On découvre dans ce roman que Flaubert aimait également les hommes et qu´il ne se serait jamais remis de la mort prématurée, à l´âge de 31 ans, de son ami d´enfance Alfred Le Poittevin, l´amour de sa vie. Alfred Le Poittevin était aussi l´oncle de Guy de Maupassant, fils de sa sœur Laure. Une légende disait d´ailleurs que Guy de Maupassant serait fils de Flaubert, mais il n´en était rien. À tout le moins Flaubert fut-il une sorte de père spirituel, comme l´a rappelé Véronique Bui dans une édition récente de la correspondance entre les deux (Gustave Flaubert/Guy de Maupassant, La terre a des limites, mais la bêtise humaine est infinie, Correspondance, éditions Le Passeur) : «La fonction de père peut aussi être symbolique (…) Pour l´auteur de Madame Bovary qui sacrifia sa vie à la «sacro-sainte littérature», est-il plus beau fils à engendrer qu´un fils spirituel et écrivain reconnu ?».
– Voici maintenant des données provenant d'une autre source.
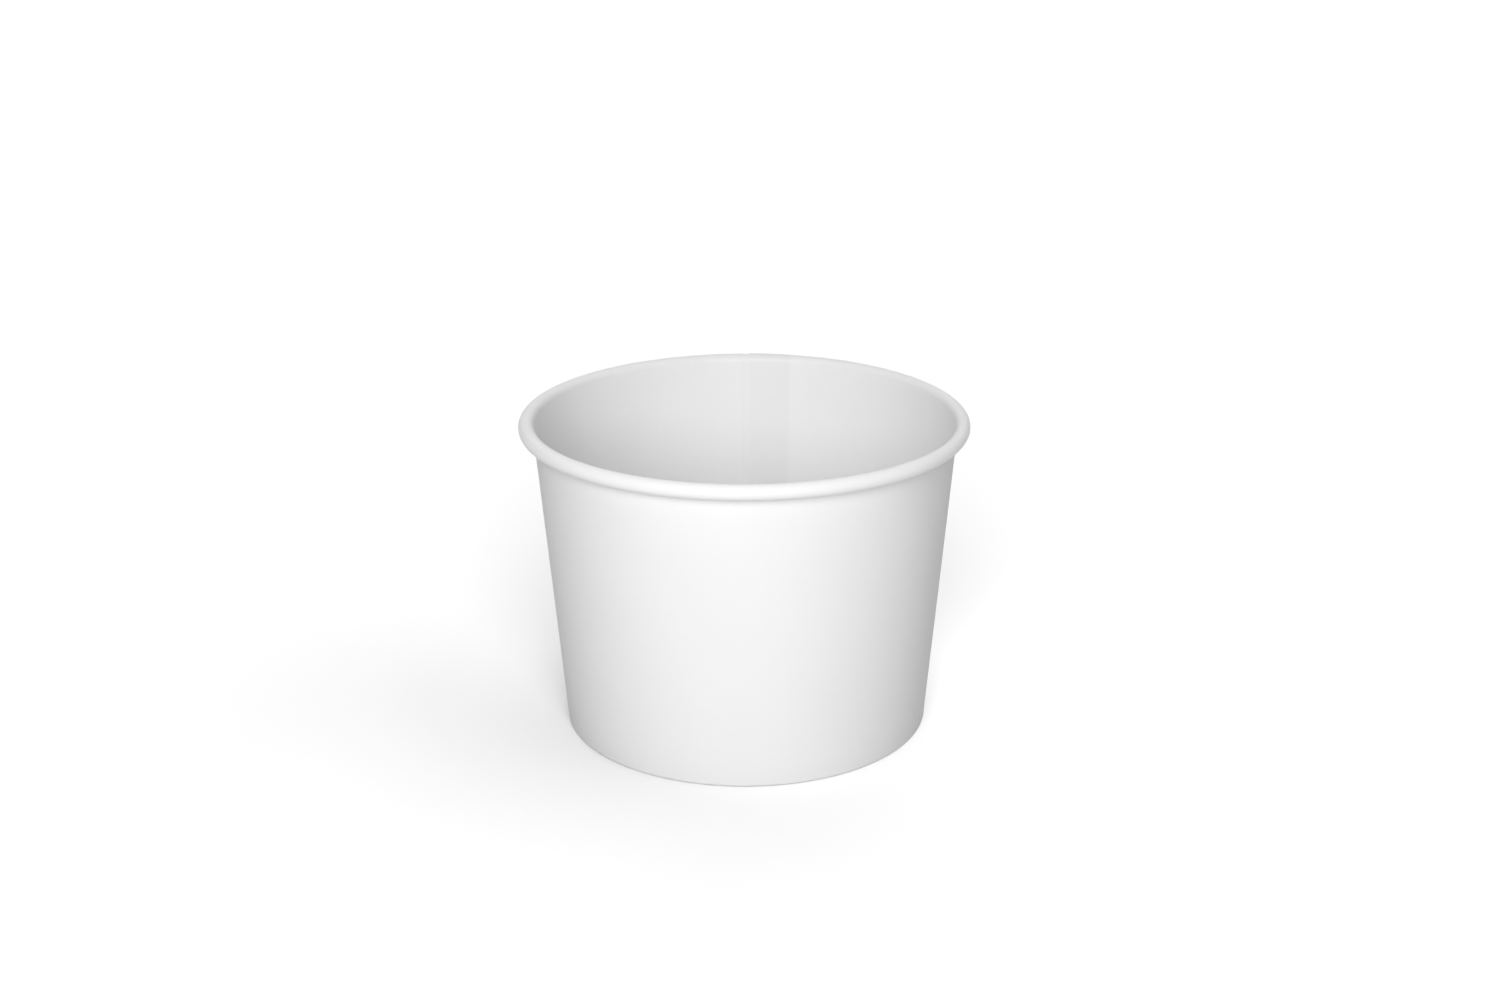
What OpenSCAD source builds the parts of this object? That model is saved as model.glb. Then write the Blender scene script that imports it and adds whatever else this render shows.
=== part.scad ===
// Paper soup cup: a wrapped sidewall with a lap seam, a rolled rim and a folded foot,
// and a round bottom whose skirt is held in that fold.
// Millimetres. +Z is up and the origin is on the table, under the middle of the cup.

/* [Cup] */
// Outside diameter of the rolled rim
rim_d = 90; // [88:0.5:96]
// Outside diameter of the foot, where the wall meets the table
base_d = 73.5; // [68:0.5:78]
// Height from the table to the top of the rim
cup_h = 64; // [50:0.5:110]
// Thickness of the sidewall's board
board_t = 0.35; // [0.3:0.01:0.42]

/* [Rolled rim] */
// Width of the roll, from the inside of the wall to the rim's outermost point
curl_w = 3.2; // [3:0.05:4]
// Height of the roll
curl_h = 2.65; // [2.5:0.05:2.9]
// Radius of the tail that is tucked up inside the roll
tail_r = 0.8; // [0.75:0.01:0.9]
// Angle through which the tail turns after the flat under the roll
tail_turn = 150; // [90:5:180]
// Clearance between the tail and the lapped wall
tail_gap = 0.1; // [0.05:0.01:0.2]

/* [Lap seam] */
// Width of the glued lap, measured round the wall under the rim
lap_w = 9; // [6:0.25:12]
// Distance that the outer ply steps out over the pressed inner ply
lap_step = 0.22; // [0.12:0.01:0.26]
// Width of the jog beside the lap, measured round the wall under the rim
jog_w = 2; // [1:0.1:4]
// Direction of the inner ply's cut edge seen from above, with 90 straight back
seam_at = 89; // [60:1:120]

/* [Foot] */
// Height from the table to the hem's cut edge
hem_h = 5.5; // [4:0.1:8]
// Inside radius of the two corners of the fold
fold_r = 0.06; // [0.03:0.01:0.12]

/* [Bottom] */
// Thickness of the bottom's board
bottom_t = 0.32; // [0.28:0.01:0.4]
// Height from the hem's cut edge up to the floor inside the cup
floor_rise = 1.7; // [1.5:0.05:4]
// Outside radius of the shoulder between the floor and the skirt
shoulder_r = 0.8; // [0.5:0.05:1.2]
// Clearance of the skirt on each of its sides
seal_gap = 0.03; // [0.02:0.01:0.05]
// Clearance under the skirt's cut edge
skirt_lift = 0.3; // [0.1:0.05:0.8]

/* [Hidden] */
// Largest turn between two points of a rounded stretch of board
turn_step = 15;
// Number of slices in which the jog leaves the wall's line
jog_slices = 6;
// Directions round the cup are kept to this part of a degree, so that neighbouring
// stretches of the wall meet exactly
direction_grain = 0.01;
// Each stretch of the wall reaches this part of a degree into the one before it, so that
// the two fuse into one sheet
stretch_overlap = 0.01;
// Number of segments round a full turn
round_steps = 180;

rim_r = rim_d / 2;
base_r = base_d / 2;

// The roll is an oval: two half circles of this radius with a short flat between them.
roll_r = curl_h / 2;
roll_z = cup_h - roll_r;
roll_inner = [rim_r - curl_w + roll_r, roll_z];
roll_outer = [rim_r - roll_r, roll_z];

// The wall leans out by the angle at which its inside runs smoothly into the roll.
roll_reach = roll_inner - [base_r, 0];
taper = acos((roll_r - board_t) / norm(roll_reach)) - atan2(roll_reach.y, roll_reach.x);

// Layers of board at the foot, as distances outward from the wall's outer face
skirt_outer = -board_t - seal_gap;
skirt_inner = skirt_outer - bottom_t;
hem_outer = skirt_inner - seal_gap;

fold_z = board_t + fold_r;
floor_z = hem_h + floor_rise;
shoulder_z = floor_z - shoulder_r;
skirt_z = fold_z + skirt_lift;

tail_z = roll_z - roll_r + tail_r;
tail_centre = beside_wall(tail_r + lap_step + tail_gap, tail_z);

// Widths round the wall become angles at the radius just under the rim.
neck_r = beside_wall(0, cup_h - curl_h).x;
lap_angle = degrees_round(lap_w, neck_r);
slice_angle = degrees_round(jog_w / jog_slices, neck_r);
jog_start = seam_at + jog_slices * slice_angle;

// Angle that a width spans on a circle, to the grain of the directions
function degrees_round(width, radius) =
    round(width / radius * 180 / PI / direction_grain) * direction_grain;

// Point of the section at height z, at distance d outward from the wall's outer face
function beside_wall(d, z) = [base_r + (d + z * sin(taper)) / cos(taper), z];

function direction(angle) = [cos(angle), sin(angle)];

// Angles of a rounded stretch, in equal steps
function turn(from, to) =
    let (steps = ceil(abs(to - from) / turn_step))
    [for (i = [0:steps]) from + (to - from) * i / steps];

// The sheet is followed along the face that lies on the forming mandrel. Each station is
// that face's point, the direction to the sheet's other face, and the direction in which
// the outer ply of the lap steps away.
function station(place, across, step) = [place, across, step];

// Rounded stretch at the foot: the other face lies outside the bend, and the step keeps level,
// so that the foot stands flat
function foot_bend(centre, radius, from, to) =
    [for (a = turn(from, to))
        station(centre + radius * direction(a), direction(a), [cos(a), 0])];

// Rounded stretch of the roll: the other face lies inside the bend
function roll_bend(centre, radius, from, to) =
    [for (a = turn(from, to))
        station(centre + radius * direction(a), -direction(a), -direction(a))];

hem_facing = 180 - taper;
sheet = concat(
    [station(beside_wall(hem_outer, hem_h), direction(hem_facing), [cos(hem_facing), 0])],
    foot_bend(beside_wall(hem_outer + fold_r, fold_z), fold_r, hem_facing, 270),
    foot_bend(beside_wall(-board_t - fold_r, fold_z), fold_r, 270, 360 - taper),
    roll_bend(roll_inner, roll_r, 180 - taper, 90),
    roll_bend(roll_outer, roll_r, 90, -90),
    roll_bend(tail_centre, tail_r, -90, -90 - tail_turn)
);

// The sheet's two faces at a station, stepped away from the mandrel
function near_face(s, step) = s[0] + step * s[2];
function far_face(s, step) = near_face(s, step) + board_t * s[1];

// Section of the board, with each of its two faces stepped by its own distance
function section(near_step, far_step) = concat(
    [for (s = sheet) near_face(s, near_step)],
    [for (i = [len(sheet) - 1:-1:0]) far_face(sheet[i], far_step)]
);

// Smooth rise from 0 to 1
function ease(x) = (1 - cos(180 * x)) / 2;

// Stretch of board, turned round the cup from one direction to another
module stretch(from, to, near_step, far_step) {
    rotate_extrude(
        start = from - stretch_overlap,
        angle = to - from + stretch_overlap,
        $fn = round_steps
    )
        polygon(section(near_step, far_step));
}

// The sheet leaves the wall's line, slice by slice, to pass over its own inner cut edge.
module jog() {
    for (i = [1:jog_slices]) {
        step = lap_step * ease(i / (jog_slices + 1));
        stretch(jog_start - i * slice_angle, jog_start - (i - 1) * slice_angle, step, step);
    }
}

// The wrapped blank: once round as a single ply, the jog, and the lap in which both plies
// are pressed together, from the inner ply's cut edge to the outer ply's
module sidewall() {
    color("white")
    union() {
        stretch(jog_start, seam_at + 360 - lap_angle, 0, 0);
        jog();
        stretch(seam_at - lap_angle, seam_at, 0, lap_step);
    }
}

// The bottom blank: a flat floor with its edge turned down into a skirt along the wall
module bottom() {
    shoulder = beside_wall(skirt_outer - shoulder_r, shoulder_z);
    bend = turn(-taper, 90);
    upper_face = concat(
        [beside_wall(skirt_outer, skirt_z)],
        [for (a = bend) shoulder + shoulder_r * direction(a)],
        [[0, floor_z]]
    );
    lower_face = concat(
        [[0, floor_z - bottom_t]],
        [for (i = [len(bend) - 1:-1:0]) shoulder + (shoulder_r - bottom_t) * direction(bend[i])],
        [beside_wall(skirt_inner, skirt_z)]
    );
    color("whitesmoke")
    rotate_extrude($fn = round_steps)
        polygon(concat(upper_face, lower_face));
}

sidewall();
bottom();
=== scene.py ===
"""Soup cup of coated paperboard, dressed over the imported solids. Metres, +Z up."""

import math

import bmesh
import bpy
from mathutils import Matrix, Vector


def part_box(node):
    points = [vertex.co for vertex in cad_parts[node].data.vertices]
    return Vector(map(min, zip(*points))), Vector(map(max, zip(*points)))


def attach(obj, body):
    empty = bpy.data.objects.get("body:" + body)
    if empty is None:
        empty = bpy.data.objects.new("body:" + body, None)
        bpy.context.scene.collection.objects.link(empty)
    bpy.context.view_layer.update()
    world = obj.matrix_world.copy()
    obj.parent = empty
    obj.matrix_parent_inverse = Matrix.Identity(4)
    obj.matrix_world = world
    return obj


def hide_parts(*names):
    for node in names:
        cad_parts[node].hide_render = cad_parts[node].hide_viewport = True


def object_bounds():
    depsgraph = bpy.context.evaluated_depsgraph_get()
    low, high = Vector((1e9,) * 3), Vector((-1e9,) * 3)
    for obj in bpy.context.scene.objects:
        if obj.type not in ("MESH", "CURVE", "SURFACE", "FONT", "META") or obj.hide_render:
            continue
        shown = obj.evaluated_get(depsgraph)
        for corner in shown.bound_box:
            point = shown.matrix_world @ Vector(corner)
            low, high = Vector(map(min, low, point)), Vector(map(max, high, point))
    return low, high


MM = 0.001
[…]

Le roman Le dernier bain de Gustave Flaubert nous a procuré un énorme plaisir de lecture et il a permis à Régis Jauffret, de son propre aveu, de réfléchir sur ce qu´est écrire, sur la valeur du style et la vanité de vouloir faire une œuvre plus parfaite que le réel. Puisque, comme il a également affirmé, «un romancier est un comédien qui arrive sur scène, s´aperçoit qu´il ne se souvient plus de son texte et en improvise un autre».
Régis Jauffret, Le dernier bain de Gustave Flaubert, Éditions du Seuil, Paris, mars 2021.